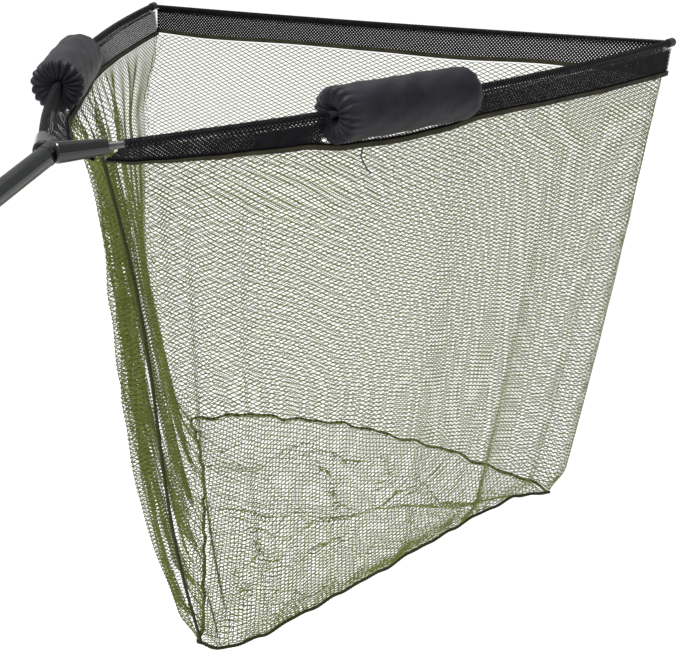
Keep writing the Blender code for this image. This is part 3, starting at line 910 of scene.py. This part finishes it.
# %% The tie
FLOAT_LENGTH = 0.224
FLOAT_START = {NEAR: 0.332, FAR: 0.340}
TIE_ROUTE = (
    # along the arm, outwards, down
    (0.000, 0.012, 0.0405),
    (-0.001, 0.012, 0.0470),
    (-0.002, 0.011, 0.0530),
    (0.002, 0.010, 0.0600),
    (0.006, 0.009, 0.0660),
    (0.010, 0.009, 0.0720),
    (0.015, 0.009, 0.0780),
)
TIE_RADIUS = 0.0009
TIE_FROM_START = 0.041
tie_place = np.array(FLOAT_START[NEAR] + TIE_FROM_START)
along_out_down = np.stack([arm_heading(tie_place, NEAR), -inward(tie_place, NEAR), [0.0, 0.0, -1.0]])
tie_points = arm_point(tie_place, NEAR) + np.array(TIE_ROUTE) @ along_out_down
curve = bpy.data.curves.new("float_tie", "CURVE")
curve.dimensions = "3D"
curve.bevel_depth = TIE_RADIUS
curve.bevel_resolution = 2
curve.use_fill_caps = True
spline = curve.splines.new("POLY")
spline.points.add(len(tie_points) - 1)
for slot, point in zip(spline.points, tie_points):
    slot.co = (*point, 1.0)
curve.materials.append(cord_black)
float_tie = new_object("float_tie", curve)
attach(float_tie, "root")
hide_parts("float_tie_near")

# %% [markdown]
# ## The bag's walls
# Now the three walls are cut, turned to strands and hung. Each is cut in one
# piece and then split in two for its strands.

# %% Walls


def net_wall(word, first, last):
    """One wall's two pieces, from its first place round the bag to its last."""
    chart, lengths = wall_chart(first, last)
    height = line_length(chart[:, chart.shape[1] // 2])
    widths = (float(lengths[0]), float(lengths[-1]))
    cut = flat_cut(*widths, height, NET_HOLE)
    pieces = []
    for part, sign in (("a", -1.0), ("b", 1.0)):
        half = keep_faces(cut, lambda middle: middle.x * sign > 0.0)
        cloth = sum(face.calc_area() for face in half.faces)
        bm = hang(strands(half, STRAND_WIDTH, STRAND_HEIGHT), chart, widths, height)
        piece = finish_piece(f"net_{word}_{part}", bm, olive_netting)
        pieces.append(piece)
    cut.free()
    top, bottom, deep = [round(value, 3) for value in (*widths, height)]
    print(f"the {word} wall is cut {top} m wide at the top, {bottom} at the bottom and {deep} deep")
    return pieces


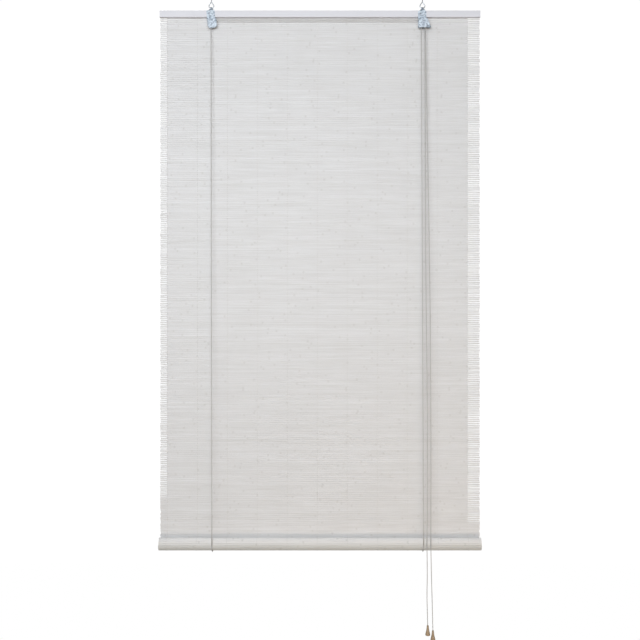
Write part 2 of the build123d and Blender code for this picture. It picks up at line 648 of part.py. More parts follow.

_To be done_
Reproduce the listing above word for word.

_Correct output_
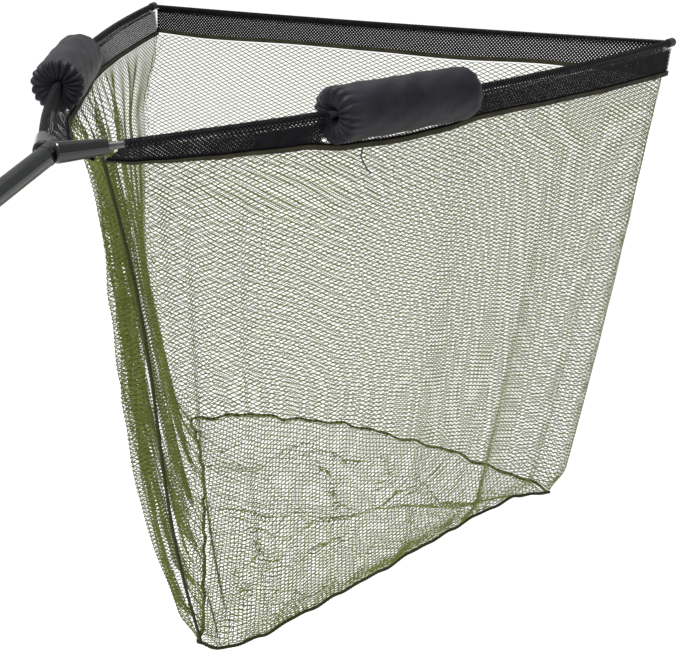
Keep writing the Blender code for this image. This is part 3, starting at line 910 of scene.py. This part finishes it.
# %% The tie
FLOAT_LENGTH = 0.224
FLOAT_START = {NEAR: 0.332, FAR: 0.340}
TIE_ROUTE = (
    # along the arm, outwards, down
    (0.000, 0.012, 0.0405),
    (-0.001, 0.012, 0.0470),
    (-0.002, 0.011, 0.0530),
    (0.002, 0.010, 0.0600),
    (0.006, 0.009, 0.0660),
    (0.010, 0.009, 0.0720),
    (0.015, 0.009, 0.0780),
)
TIE_RADIUS = 0.0009
TIE_FROM_START = 0.041
tie_place = np.array(FLOAT_START[NEAR] + TIE_FROM_START)
along_out_down = np.stack([arm_heading(tie_place, NEAR), -inward(tie_place, NEAR), [0.0, 0.0, -1.0]])
tie_points = arm_point(tie_place, NEAR) + np.array(TIE_ROUTE) @ along_out_down
curve = bpy.data.curves.new("float_tie", "CURVE")
curve.dimensions = "3D"
curve.bevel_depth = TIE_RADIUS
curve.bevel_resolution = 2
curve.use_fill_caps = True
spline = curve.splines.new("POLY")
spline.points.add(len(tie_points) - 1)
for slot, point in zip(spline.points, tie_points):
    slot.co = (*point, 1.0)
curve.materials.append(cord_black)
float_tie = new_object("float_tie", curve)
attach(float_tie, "root")
hide_parts("float_tie_near")

# %% [markdown]
# ## The bag's walls
# Now the three walls are cut, turned to strands and hung. Each is cut in one
# piece and then split in two for its strands.

# %% Walls


def net_wall(word, first, last):
    """One wall's two pieces, from its first place round the bag to its last."""
    chart, lengths = wall_chart(first, last)
    height = line_length(chart[:, chart.shape[1] // 2])
    widths = (float(lengths[0]), float(lengths[-1]))
    cut = flat_cut(*widths, height, NET_HOLE)
    pieces = []
    for part, sign in (("a", -1.0), ("b", 1.0)):
        half = keep_faces(cut, lambda middle: middle.x * sign > 0.0)
        cloth = sum(face.calc_area() for face in half.faces)
        bm = hang(strands(half, STRAND_WIDTH, STRAND_HEIGHT), chart, widths, height)
        piece = finish_piece(f"net_{word}_{part}", bm, olive_netting)
        pieces.append(piece)
    cut.free()
    top, bottom, deep = [round(value, 3) for value in (*widths, height)]
    print(f"the {word} wall is cut {top} m wide at the top, {bottom} at the bottom and {deep} deep")
    return pieces


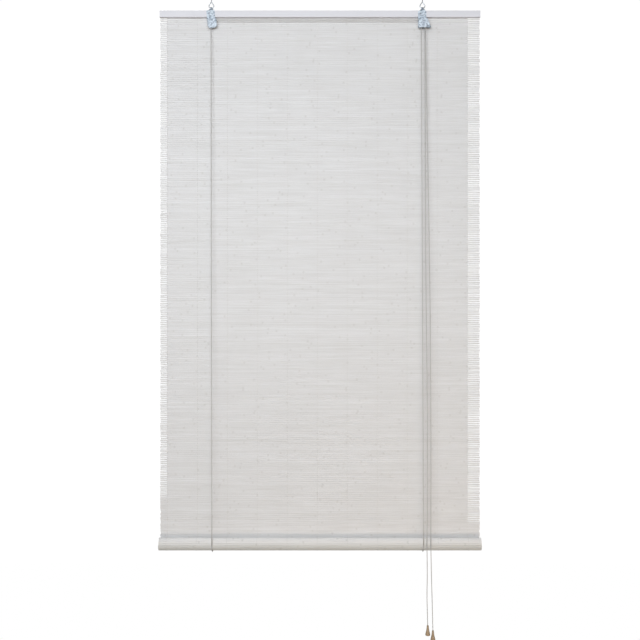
Write part 2 of the build123d and Blender code for this picture. It picks up at line 648 of part.py. More parts follow.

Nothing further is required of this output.